*INPUT RECORDS*:
════════════════

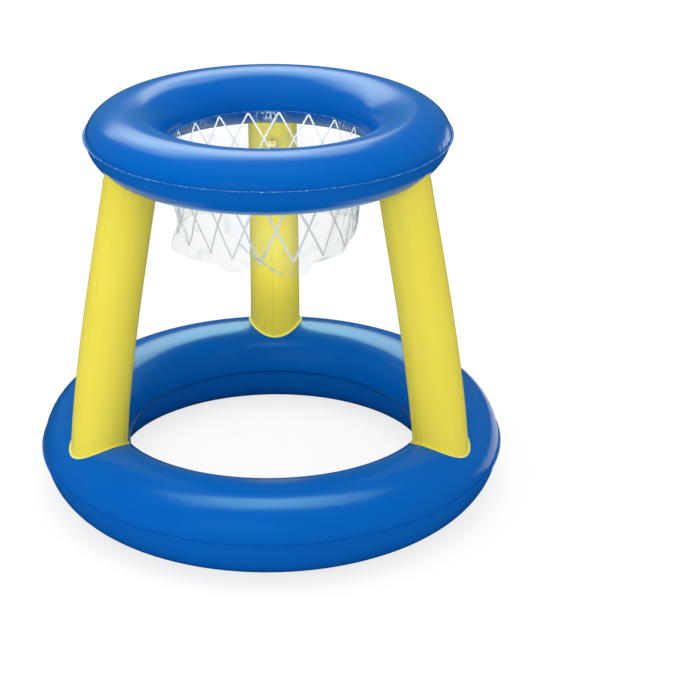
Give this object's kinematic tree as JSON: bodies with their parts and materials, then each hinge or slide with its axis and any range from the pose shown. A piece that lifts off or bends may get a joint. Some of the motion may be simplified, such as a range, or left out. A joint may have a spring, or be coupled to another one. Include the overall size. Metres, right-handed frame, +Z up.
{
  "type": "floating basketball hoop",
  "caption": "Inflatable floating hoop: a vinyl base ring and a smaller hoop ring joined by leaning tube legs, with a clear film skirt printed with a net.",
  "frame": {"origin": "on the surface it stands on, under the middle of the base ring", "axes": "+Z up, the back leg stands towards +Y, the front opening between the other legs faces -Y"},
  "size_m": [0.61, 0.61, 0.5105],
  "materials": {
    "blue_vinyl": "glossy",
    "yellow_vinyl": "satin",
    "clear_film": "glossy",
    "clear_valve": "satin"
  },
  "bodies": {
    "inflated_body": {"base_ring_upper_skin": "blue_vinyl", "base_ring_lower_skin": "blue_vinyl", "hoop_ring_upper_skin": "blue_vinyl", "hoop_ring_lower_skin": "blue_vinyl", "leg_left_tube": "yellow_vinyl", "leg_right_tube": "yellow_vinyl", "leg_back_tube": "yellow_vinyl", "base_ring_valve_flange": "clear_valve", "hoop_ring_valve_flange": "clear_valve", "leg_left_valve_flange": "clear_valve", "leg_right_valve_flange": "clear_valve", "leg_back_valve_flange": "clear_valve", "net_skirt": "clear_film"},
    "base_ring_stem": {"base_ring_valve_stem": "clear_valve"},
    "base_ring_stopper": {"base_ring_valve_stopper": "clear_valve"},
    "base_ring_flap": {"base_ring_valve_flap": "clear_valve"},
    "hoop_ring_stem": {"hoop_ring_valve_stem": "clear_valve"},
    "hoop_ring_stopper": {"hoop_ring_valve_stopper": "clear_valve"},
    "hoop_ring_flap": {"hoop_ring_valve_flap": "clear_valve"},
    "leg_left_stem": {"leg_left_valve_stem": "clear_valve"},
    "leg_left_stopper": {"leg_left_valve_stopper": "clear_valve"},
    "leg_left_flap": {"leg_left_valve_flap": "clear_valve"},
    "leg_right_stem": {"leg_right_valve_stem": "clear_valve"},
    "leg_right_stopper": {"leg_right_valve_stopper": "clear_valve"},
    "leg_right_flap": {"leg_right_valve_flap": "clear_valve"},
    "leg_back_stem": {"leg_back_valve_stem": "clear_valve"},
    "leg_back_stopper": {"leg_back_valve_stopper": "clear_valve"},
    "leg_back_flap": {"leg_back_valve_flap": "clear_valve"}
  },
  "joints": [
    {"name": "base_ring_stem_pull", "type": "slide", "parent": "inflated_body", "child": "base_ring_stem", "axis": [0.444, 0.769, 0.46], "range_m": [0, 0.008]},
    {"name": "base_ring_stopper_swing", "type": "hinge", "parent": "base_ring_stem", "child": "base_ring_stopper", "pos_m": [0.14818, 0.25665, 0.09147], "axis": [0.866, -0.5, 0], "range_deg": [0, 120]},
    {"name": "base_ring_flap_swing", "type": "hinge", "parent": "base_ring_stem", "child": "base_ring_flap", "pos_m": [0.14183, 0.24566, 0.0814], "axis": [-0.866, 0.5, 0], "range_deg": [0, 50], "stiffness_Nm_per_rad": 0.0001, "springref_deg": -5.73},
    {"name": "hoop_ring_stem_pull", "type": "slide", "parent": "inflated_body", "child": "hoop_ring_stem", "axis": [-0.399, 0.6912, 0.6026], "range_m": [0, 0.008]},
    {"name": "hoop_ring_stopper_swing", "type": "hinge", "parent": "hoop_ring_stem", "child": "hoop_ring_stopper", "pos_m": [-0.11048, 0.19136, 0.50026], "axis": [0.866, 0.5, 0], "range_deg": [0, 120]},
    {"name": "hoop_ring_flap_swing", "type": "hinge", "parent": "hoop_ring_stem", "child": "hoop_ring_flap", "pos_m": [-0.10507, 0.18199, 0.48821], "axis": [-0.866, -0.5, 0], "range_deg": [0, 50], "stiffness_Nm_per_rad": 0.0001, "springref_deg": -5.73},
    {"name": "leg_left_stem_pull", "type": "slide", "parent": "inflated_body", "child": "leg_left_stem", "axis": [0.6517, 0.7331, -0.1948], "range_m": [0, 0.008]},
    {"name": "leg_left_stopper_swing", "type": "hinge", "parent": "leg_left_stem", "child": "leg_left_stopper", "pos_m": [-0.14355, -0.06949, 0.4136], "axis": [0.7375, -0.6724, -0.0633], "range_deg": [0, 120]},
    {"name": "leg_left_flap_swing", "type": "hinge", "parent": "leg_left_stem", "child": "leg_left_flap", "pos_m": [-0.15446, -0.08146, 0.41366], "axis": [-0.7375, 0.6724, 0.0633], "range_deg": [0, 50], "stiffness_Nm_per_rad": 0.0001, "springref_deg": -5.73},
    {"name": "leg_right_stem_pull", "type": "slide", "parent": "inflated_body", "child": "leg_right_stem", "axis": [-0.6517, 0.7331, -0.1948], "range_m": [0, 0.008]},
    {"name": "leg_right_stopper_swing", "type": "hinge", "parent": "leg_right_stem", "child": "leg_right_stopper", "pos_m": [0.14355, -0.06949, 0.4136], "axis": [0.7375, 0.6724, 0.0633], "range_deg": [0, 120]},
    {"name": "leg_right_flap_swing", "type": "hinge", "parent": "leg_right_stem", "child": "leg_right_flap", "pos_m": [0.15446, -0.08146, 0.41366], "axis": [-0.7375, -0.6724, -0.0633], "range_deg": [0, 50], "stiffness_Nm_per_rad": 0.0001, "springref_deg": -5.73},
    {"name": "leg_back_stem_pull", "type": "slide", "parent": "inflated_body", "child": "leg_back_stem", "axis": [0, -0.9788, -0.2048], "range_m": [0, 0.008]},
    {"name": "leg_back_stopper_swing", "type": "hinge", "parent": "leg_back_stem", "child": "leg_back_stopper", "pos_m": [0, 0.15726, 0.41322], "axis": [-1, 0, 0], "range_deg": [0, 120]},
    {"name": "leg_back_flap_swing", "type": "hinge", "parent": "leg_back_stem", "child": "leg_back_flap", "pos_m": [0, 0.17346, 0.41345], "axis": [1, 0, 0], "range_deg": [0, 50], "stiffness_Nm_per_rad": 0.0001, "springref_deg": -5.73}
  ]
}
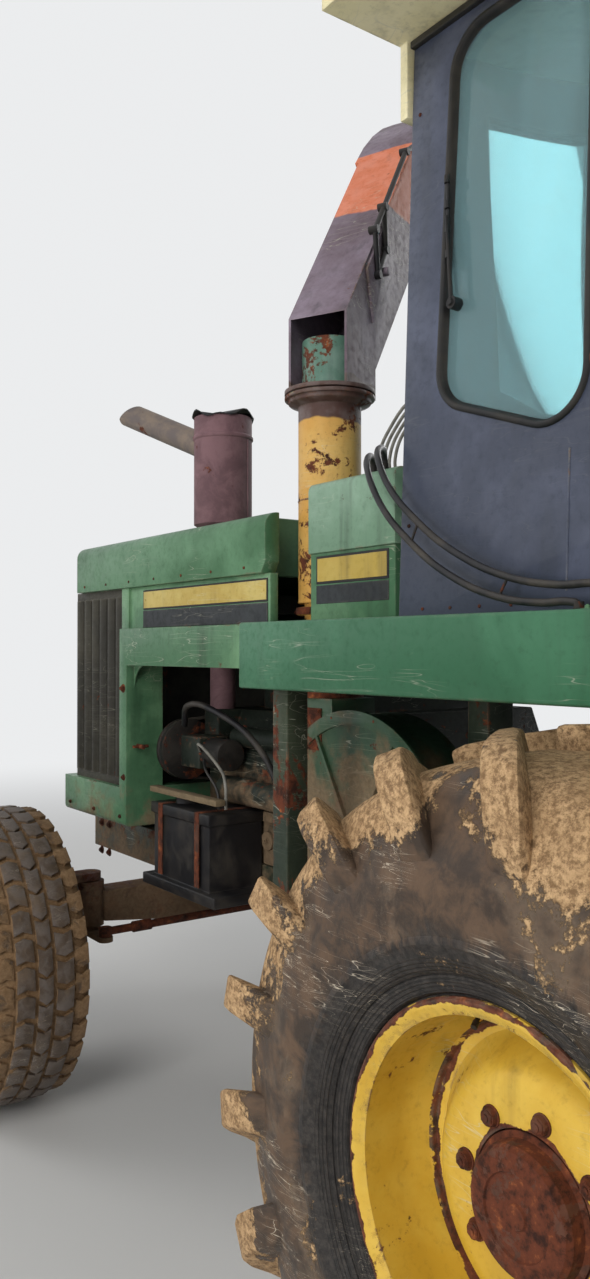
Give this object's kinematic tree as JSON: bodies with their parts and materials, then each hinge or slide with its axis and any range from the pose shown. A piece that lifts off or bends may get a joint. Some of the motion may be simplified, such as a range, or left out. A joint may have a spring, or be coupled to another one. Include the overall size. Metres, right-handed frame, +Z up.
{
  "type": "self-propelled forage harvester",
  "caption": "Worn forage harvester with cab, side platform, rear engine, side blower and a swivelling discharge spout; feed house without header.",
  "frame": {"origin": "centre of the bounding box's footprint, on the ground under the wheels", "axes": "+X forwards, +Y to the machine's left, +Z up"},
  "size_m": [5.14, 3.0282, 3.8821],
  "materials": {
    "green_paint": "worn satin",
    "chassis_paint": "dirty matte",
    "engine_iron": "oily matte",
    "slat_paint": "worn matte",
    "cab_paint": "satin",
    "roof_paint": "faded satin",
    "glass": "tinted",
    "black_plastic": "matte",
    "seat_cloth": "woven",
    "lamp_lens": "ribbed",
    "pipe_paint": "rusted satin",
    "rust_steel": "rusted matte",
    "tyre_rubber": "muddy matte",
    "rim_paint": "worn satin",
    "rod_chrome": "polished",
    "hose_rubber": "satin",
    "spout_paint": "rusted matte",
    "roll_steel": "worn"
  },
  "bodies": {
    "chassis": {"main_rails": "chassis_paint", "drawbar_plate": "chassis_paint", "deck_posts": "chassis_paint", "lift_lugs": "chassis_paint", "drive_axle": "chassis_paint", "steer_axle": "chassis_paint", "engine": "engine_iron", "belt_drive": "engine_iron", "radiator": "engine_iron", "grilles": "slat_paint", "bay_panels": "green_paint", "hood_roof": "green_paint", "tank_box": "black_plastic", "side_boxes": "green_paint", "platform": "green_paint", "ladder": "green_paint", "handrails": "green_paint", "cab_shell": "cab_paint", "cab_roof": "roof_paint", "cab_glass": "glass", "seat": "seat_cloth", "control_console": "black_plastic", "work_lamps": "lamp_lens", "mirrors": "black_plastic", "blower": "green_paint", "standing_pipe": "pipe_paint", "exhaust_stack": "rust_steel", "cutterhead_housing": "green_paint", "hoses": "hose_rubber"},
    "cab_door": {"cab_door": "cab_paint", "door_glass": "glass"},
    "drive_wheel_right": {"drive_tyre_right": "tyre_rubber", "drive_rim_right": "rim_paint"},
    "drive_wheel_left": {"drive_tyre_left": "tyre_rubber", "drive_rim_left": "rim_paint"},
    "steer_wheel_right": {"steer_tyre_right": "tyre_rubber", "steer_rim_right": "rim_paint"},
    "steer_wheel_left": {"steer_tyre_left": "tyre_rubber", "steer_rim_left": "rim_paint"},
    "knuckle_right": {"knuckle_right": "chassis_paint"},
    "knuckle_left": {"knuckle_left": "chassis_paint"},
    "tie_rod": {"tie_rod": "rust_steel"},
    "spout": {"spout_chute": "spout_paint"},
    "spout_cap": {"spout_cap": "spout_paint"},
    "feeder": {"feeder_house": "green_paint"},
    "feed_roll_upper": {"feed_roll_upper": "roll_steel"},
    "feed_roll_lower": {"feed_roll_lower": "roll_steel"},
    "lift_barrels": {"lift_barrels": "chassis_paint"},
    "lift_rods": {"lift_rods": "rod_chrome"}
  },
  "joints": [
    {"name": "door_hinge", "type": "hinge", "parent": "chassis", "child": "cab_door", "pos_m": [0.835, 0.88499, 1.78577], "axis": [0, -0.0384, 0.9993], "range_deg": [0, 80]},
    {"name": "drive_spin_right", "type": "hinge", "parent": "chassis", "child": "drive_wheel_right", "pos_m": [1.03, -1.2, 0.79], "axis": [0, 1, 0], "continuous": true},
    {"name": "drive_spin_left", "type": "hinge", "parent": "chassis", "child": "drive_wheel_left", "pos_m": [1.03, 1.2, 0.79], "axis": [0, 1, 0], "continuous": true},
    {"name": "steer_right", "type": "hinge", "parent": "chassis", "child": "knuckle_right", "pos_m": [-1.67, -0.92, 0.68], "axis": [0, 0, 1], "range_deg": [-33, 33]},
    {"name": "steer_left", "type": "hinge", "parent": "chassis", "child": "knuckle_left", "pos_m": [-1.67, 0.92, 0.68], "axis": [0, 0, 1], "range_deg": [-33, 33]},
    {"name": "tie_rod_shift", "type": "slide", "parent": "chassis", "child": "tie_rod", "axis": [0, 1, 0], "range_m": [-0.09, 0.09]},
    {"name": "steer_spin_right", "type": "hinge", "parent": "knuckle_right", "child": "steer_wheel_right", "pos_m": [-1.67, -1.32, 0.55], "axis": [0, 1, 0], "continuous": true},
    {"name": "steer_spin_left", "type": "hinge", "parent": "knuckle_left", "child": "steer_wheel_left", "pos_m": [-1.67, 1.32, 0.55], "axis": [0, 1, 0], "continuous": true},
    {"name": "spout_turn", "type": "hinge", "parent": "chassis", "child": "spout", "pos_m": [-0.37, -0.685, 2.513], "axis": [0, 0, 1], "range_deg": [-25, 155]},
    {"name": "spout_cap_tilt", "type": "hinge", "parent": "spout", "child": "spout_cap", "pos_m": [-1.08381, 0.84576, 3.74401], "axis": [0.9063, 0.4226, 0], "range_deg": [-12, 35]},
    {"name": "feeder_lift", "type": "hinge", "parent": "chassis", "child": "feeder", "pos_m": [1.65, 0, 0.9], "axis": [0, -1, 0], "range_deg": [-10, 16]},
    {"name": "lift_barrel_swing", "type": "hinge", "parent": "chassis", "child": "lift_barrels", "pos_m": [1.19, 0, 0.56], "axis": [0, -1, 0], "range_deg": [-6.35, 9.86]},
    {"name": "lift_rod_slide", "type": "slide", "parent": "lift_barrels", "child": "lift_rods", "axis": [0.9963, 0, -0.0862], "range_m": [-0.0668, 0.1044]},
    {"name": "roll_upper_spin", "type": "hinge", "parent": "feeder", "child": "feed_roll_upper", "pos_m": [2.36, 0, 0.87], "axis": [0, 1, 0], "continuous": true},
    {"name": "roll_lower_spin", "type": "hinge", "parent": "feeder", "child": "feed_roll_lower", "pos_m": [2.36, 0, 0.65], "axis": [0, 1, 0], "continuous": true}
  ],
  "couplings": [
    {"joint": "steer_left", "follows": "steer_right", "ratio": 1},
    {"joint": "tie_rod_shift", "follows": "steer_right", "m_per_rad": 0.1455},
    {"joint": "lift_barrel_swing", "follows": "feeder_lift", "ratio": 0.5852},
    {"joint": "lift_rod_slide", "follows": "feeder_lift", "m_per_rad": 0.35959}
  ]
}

════════════════

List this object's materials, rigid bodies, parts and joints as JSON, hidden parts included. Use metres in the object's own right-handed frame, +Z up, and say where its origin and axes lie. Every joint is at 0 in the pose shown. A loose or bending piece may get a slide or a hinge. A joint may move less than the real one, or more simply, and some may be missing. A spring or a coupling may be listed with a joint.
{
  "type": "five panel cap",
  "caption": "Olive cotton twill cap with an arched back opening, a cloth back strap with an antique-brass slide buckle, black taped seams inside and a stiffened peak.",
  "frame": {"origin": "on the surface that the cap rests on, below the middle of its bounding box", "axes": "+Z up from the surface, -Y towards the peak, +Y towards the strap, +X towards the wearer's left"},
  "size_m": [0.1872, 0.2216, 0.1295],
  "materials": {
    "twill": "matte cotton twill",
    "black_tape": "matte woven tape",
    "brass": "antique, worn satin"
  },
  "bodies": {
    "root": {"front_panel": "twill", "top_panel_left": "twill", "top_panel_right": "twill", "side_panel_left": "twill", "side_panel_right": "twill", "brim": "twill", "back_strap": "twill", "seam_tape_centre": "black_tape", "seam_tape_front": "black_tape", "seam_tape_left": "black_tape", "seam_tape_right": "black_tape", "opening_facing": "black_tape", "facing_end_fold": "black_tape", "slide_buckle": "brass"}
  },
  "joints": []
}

════════════════

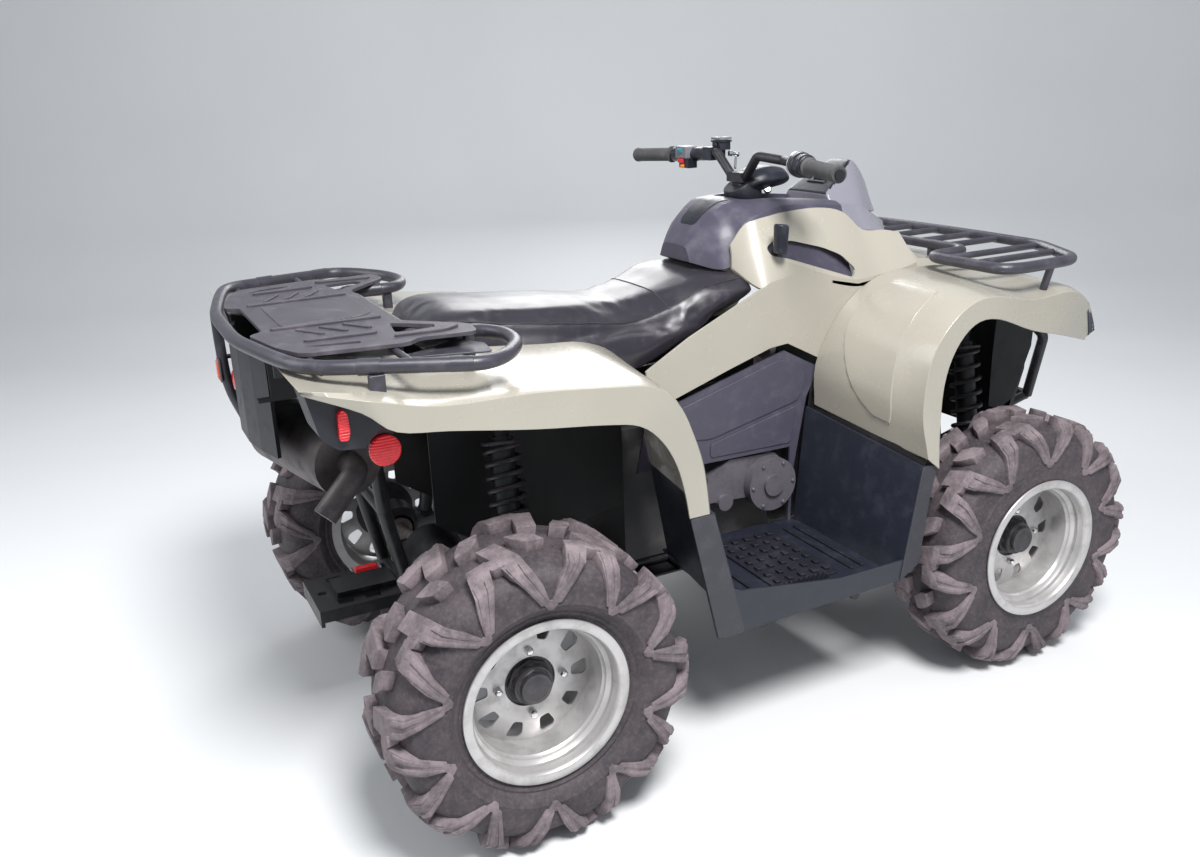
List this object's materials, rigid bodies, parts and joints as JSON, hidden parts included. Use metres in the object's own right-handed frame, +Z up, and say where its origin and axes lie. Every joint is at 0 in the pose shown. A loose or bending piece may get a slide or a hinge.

════════════════

*WHAT THIS TASK INVOLVES*: Return from the data every line that holds "origin".

*FINAL ANSWER*:
  "frame": {"origin": "on the surface it stands on, under the middle of the base ring", "axes": "+Z up, the back leg stands towards +Y, the front opening between the other legs faces -Y"},
  "frame": {"origin": "centre of the bounding box's footprint, on the ground under the wheels", "axes": "+X forwards, +Y to the machine's left, +Z up"},
List this object's materials, rigid bodies, parts and joints as JSON, hidden parts included. Use metres in the object's own right-handed frame, +Z up, and say where its origin and axes lie. Every joint is at 0 in the pose shown. A loose or bending piece may get a slide or a hinge. A joint may move less than the real one, or more simply, and some may be missing. A spring or a coupling may be listed with a joint.
  "frame": {"origin": "on the surface that the cap rests on, below the middle of its bounding box", "axes": "+Z up from the surface, -Y towards the peak, +Y towards the strap, +X towards the wearer's left"},
List this object's materials, rigid bodies, parts and joints as JSON, hidden parts included. Use metres in the object's own right-handed frame, +Z up, and say where its origin and axes lie. Every joint is at 0 in the pose shown. A loose or bending piece may get a slide or a hinge.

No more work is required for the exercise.